>> start Records for this task

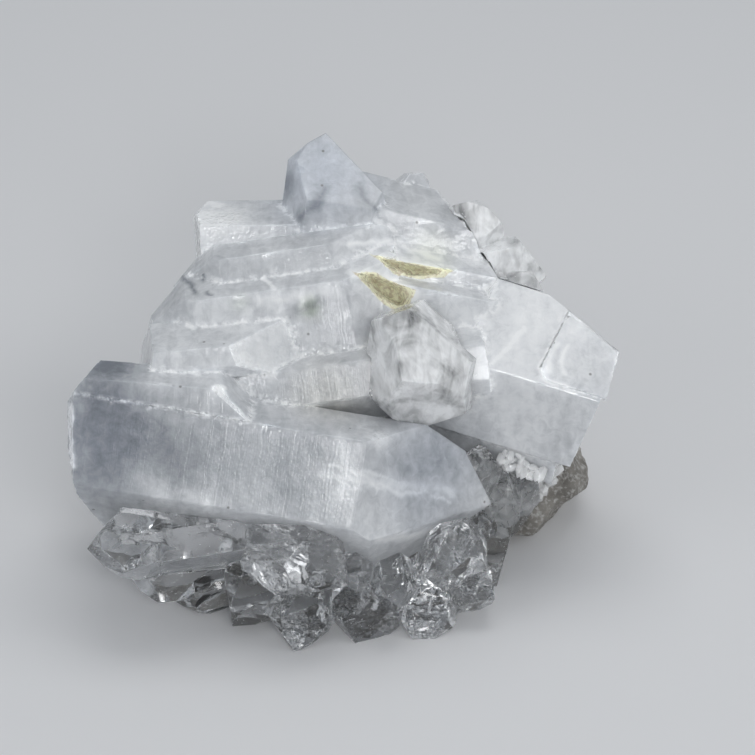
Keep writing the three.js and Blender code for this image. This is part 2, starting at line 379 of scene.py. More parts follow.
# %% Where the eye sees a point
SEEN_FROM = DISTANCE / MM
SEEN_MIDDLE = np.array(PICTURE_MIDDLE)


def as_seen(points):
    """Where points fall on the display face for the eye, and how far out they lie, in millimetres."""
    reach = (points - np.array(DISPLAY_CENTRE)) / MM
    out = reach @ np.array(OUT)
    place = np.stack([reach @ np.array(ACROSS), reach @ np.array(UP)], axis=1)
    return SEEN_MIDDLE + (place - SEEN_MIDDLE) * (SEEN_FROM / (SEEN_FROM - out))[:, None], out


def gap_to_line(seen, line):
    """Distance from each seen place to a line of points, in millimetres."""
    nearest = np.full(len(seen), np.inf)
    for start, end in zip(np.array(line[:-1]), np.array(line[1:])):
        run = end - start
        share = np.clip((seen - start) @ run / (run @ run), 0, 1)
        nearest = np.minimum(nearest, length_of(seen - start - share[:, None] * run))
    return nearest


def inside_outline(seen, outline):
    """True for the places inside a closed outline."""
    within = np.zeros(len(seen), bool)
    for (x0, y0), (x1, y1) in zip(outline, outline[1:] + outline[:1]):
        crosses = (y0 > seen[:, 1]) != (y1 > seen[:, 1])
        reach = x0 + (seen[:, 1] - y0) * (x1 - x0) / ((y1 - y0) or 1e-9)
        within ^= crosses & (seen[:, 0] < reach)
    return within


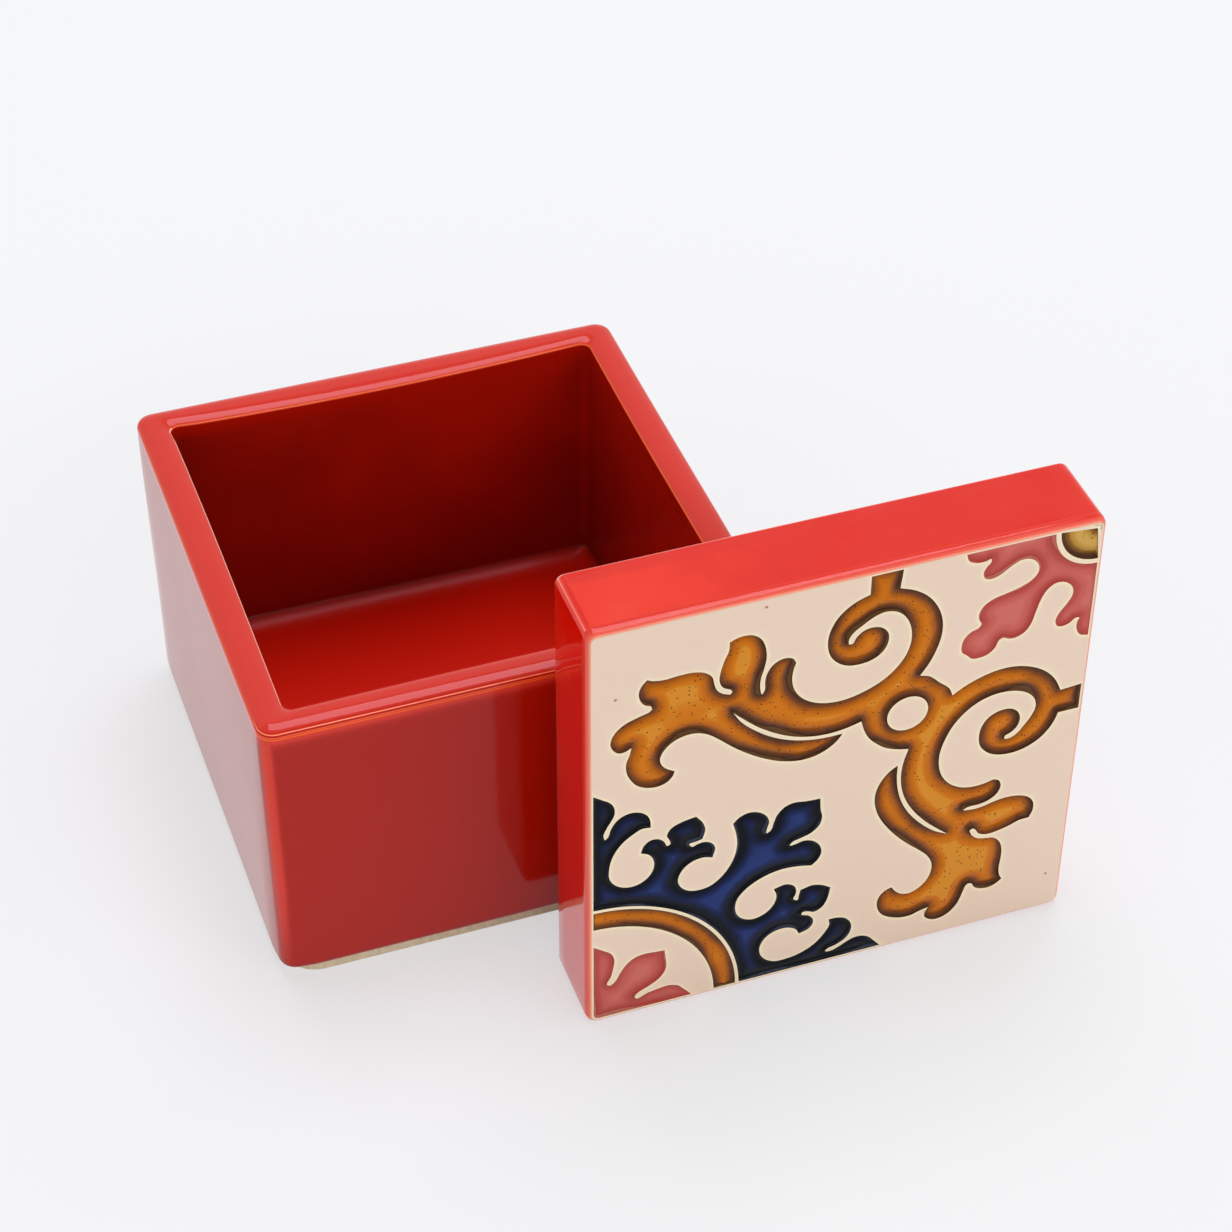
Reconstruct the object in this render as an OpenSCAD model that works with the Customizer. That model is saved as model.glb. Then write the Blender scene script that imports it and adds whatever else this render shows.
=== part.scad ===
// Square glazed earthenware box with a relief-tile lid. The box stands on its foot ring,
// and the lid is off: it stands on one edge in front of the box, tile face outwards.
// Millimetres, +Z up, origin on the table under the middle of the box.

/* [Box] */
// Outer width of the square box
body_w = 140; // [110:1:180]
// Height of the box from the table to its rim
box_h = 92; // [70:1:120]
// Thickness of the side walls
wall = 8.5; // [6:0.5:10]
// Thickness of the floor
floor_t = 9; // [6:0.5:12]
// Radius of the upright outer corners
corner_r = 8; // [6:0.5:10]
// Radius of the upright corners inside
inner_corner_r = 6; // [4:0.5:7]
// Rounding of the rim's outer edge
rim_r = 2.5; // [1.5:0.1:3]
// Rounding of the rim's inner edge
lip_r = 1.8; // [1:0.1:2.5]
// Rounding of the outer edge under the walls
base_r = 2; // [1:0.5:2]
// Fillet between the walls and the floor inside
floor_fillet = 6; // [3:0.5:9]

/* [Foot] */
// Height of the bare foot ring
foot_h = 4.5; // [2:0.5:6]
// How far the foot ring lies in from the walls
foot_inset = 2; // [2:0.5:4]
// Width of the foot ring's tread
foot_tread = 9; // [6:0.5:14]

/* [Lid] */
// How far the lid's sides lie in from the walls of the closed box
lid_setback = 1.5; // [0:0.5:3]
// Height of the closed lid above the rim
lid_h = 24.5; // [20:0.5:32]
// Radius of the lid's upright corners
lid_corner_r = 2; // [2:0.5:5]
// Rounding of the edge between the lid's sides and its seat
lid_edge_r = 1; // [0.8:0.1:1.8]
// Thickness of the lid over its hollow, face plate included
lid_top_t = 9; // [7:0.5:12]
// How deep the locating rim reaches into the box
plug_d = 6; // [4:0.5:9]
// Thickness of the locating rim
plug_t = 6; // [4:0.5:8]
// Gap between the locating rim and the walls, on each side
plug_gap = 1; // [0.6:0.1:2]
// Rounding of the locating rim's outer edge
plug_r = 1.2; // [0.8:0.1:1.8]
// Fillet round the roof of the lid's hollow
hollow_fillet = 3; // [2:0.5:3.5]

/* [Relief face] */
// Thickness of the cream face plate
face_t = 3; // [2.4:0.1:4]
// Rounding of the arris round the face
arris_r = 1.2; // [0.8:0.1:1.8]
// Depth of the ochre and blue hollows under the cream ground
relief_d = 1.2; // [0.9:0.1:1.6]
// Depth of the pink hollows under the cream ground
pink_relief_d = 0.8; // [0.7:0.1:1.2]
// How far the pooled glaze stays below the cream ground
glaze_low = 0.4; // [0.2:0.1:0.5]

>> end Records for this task

### What is needed:
From the listing above, collect each line in which the string "scene" appears.

### Response:
Keep writing the three.js and Blender code for this image. This is part 2, starting at line 379 of scene.py. More parts follow.
Reconstruct the object in this render as an OpenSCAD model that works with the Customizer. That model is saved as model.glb. Then write the Blender scene script that imports it and adds whatever else this render shows.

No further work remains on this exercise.